The Russian Orthodox Church and Human Rights: Moscow Meeting

The Russian Orthodox Church and Human Rights:
Moscow Meeting, March 2007

Conference of European Churches – Office of Communications Press release No. 07-15/e

23 March 2007 (Slightly edited for layout but not cut – Philip Walters)

Churches Stay Committed to Human Rights

From 20 to 21 March 2007 delegations of experts from the Russian Orthodox Church and from the Church and Society Commission of the Conference of European Churches (CEC) met in Moscow to discuss about human rights.

The meeting was organised because the Russian Orthodox Church intends to adopt a basic document on human rights. Preparations for such a document began with the 2006 Declaration of the World Russian People’s Council and subsequent statements from members of the Russian Orthodox Church on human rights. These gave rise to the concern as to whether there is still a common basis for human rights related issues among member churches of CEC.

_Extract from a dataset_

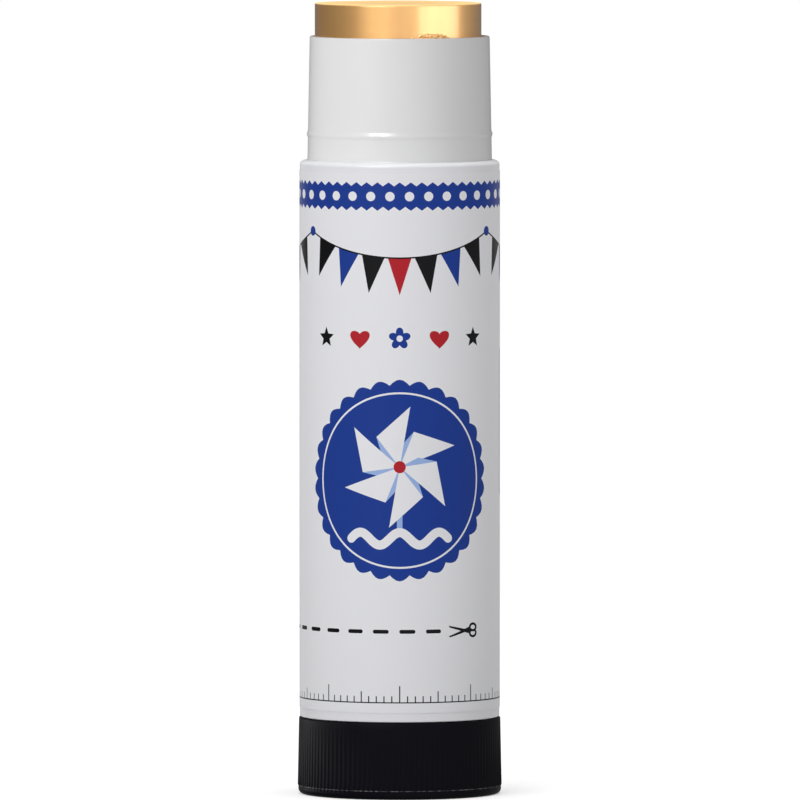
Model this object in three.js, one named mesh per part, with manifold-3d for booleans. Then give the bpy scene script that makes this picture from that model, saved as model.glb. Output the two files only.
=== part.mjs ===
// A twist-up glue stick, standing on its knob with its cap off and the glue wound a little way out.
// Millimetres, +Z up the axis, origin on the table under the middle of the knob. The front faces -Y.
//
// Turning the knob turns the spindle. The carriage can't turn, because guide ribs in the inner sleeve
// run in its notches, so it climbs the spindle's thread and pushes the glue out of the neck.
import * as THREE from 'three';
import { mergeVertices } from 'three/addons/utils/BufferGeometryUtils.js';
import Module from 'manifold-3d';

const wasm = await Module();
wasm.setup();

// How finely round things are cut. Each rib of the knob takes two columns of its lathe.
const FACETS = 72;
const THREAD_STEPS = 16;
const ARC_STEPS = 4;
const FOOT_STEPS = 3;

// Inner sleeve, whose top is the neck that the cap slides over
const boreRadius = 10.9;
const sleeveWall = 0.84;
const neckHeight = 15.74;
const neckTaper = 0.29;
const rimRound = 0.3;
const beadRise = 3.3;
const beadHeight = 0.8;
const beadProud = 0.14;
const lipHeight = 1.6;
const lipReach = 2.3;

// Guide ribs down the bore of the inner sleeve
const guideCount = 4;
const guideWidth = 1.2;
const guideHeight = 0.4;

// White body over the inner sleeve, and the ring that it snaps on to
const bodyLength = 70.95;
const bodyWall = 0.88;
const bodyBevel = 0.15;
const shoulderRise = 0.57;
const catchRise = 6;
const catchHeight = 1;
const catchProud = 0.2;

// Film label wrapped round the body, with its ends a seam apart at the back
const labelThickness = 0.06;
const labelTopMargin = 0.8;
const labelFootMargin = 1.2;
const labelSeam = 0.6;

// Knob
const knobHeight = 9.76;
const knobProud = 0.045;
const knobDraft = 0.085;
const knobWall = 1.2;
const knobFloor = 1.4;
const knobRecess = 0.5;
const knobTopRound = 0.12;
const footRound = 0.65;
const footBand = 0.42;
const footRing = 2.1;
const ribCount = 120;
const ribHeight = 0.11;
const ribChamfer = 0.12;
const socketWall = 1.9;
const socketDrop = 1.3;
const webCount = 6;
const webThickness = 1;

// Spindle
const plugSides = 6;
const plugRadius = 6;
const flangeThickness = 1.3;
const snapReach = 0.6;
const snapHeight = 0.9;
const snapTaper = 0.7;
const threadLead = 5;
const threadCore = 2.3;
const threadDepth = 0.8;
const threadRoot = 2.2;
const threadCrest = 1.4;
const threadRunIn = 2.3;
const tipTaper = 0.6;

// Carriage
const nutLength = 8.3;
const nutWall = 1.65;
const floorThickness = 1.2;
const cupWall = 1;
const cupDepth = 5;
const skirtDepth = 4;

// Glue: how far it stands out here, how far it winds back, and what covers the spindle then
const glueShown = 4.2;
const glueRetract = 10;
const glueCover = 4.5;
const glueEdge = 0.15;

// Clearances. The glue leans to the left, until this gap is left there.
const knobGap = 0.1;
const endPlay = 0.2;
const sleeveFit = 0.08;
const hubClearance = 0.3;
const driveClearance = 0.2;
const threadClearance = 0.25;
const carriageClearance = 0.2;
const guideClearance = 0.3;
const glueClearance = 0.3;
const leanGap = 0.1;
const castGap = 0.1;
const parkGap = 1.3;

// How far a cutter, or the buried end of a joined shape, runs past the face that it meets
const past = 0.5;

// Radii that follow
const sleeveRadius = boreRadius + sleeveWall;
const neckRadius = sleeveRadius - neckTaper;
const bodyBore = sleeveRadius + sleeveFit;
const bodyRadius = bodyBore + bodyWall;
const labelRadius = bodyRadius + labelThickness;
const knobRadius = labelRadius + knobProud;
const knobBore = knobRadius - knobWall;
const lipRadius = boreRadius - lipReach;
const hubRadius = lipRadius - hubClearance;
const threadRadius = threadCore + threadDepth;
const guideTip = boreRadius - guideHeight;
const carriageRadius = boreRadius - carriageClearance;
const cupRadius = carriageRadius - cupWall;
const glueRadius = boreRadius - glueClearance;

// Heights on the barrel, from its lower end
const barrelStart = knobHeight + knobGap;
const shoulderFoot = bodyLength - shoulderRise;
const neckTop = bodyLength + neckHeight;
const guideTop = neckTop + glueShown - glueRetract - glueCover;

// Heights on the spindle, from the end of the plug that stands on the knob's floor
const spindleStart = knobRecess + knobFloor;
const flangeTop = barrelStart - endPlay - spindleStart;
const flangeBottom = flangeTop - flangeThickness;
const snapBottom = flangeTop + endPlay + lipHeight + endPlay;
const snapTop = snapBottom + snapHeight + snapTaper;
const spindleLength = barrelStart + guideTop - spindleStart;

// Heights on what climbs, from the glue's underside
const liftStart = spindleStart + snapTop + parkGap + glueRetract + nutLength + floorThickness;
const nutBottom = -floorThickness - nutLength;
const glueLength = barrelStart + neckTop + glueShown - liftStart;

// The guide ribs stand between the front and the sides.
const firstGuide = Math.PI / 4;

// A lathed ring or plug. Points are [radius, height], anticlockwise round the section.
function revolve(points, facets = FACETS) {
  const outline = points.map(([radius, height]) => new THREE.Vector2(radius, height));
  const startsOnAxis = points[0][0] === 0;
  if (!startsOnAxis) outline.push(outline[0].clone());
  return new THREE.LatheGeometry(outline, facets).rotateX(Math.PI / 2);
}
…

The most important result of the dialogue meeting in Moscow in this regard, is that the very concept of human rights is not under question. The Russian Orthodox Church wants only to raise some questions with regard to the interpretation of certain human rights, as H.E. Metropolitan Kyrill, Chairman of the Department for External Church Relations put it. The Joint Communiqué of the meeting reads:

The two delegations agreed that the result of the present debate on human rights within the Russian Orthodox Church and among European churches will be to strengthen the churches commitment to human rights as laid down, for instance, in the United Nations Bill of Human Rights, the European Convention on Human Rights and the Council of Europe’s Social Charter as well as in documents of the Follow-Up Conferences of the Organisation for Security and Cooperation in Europe.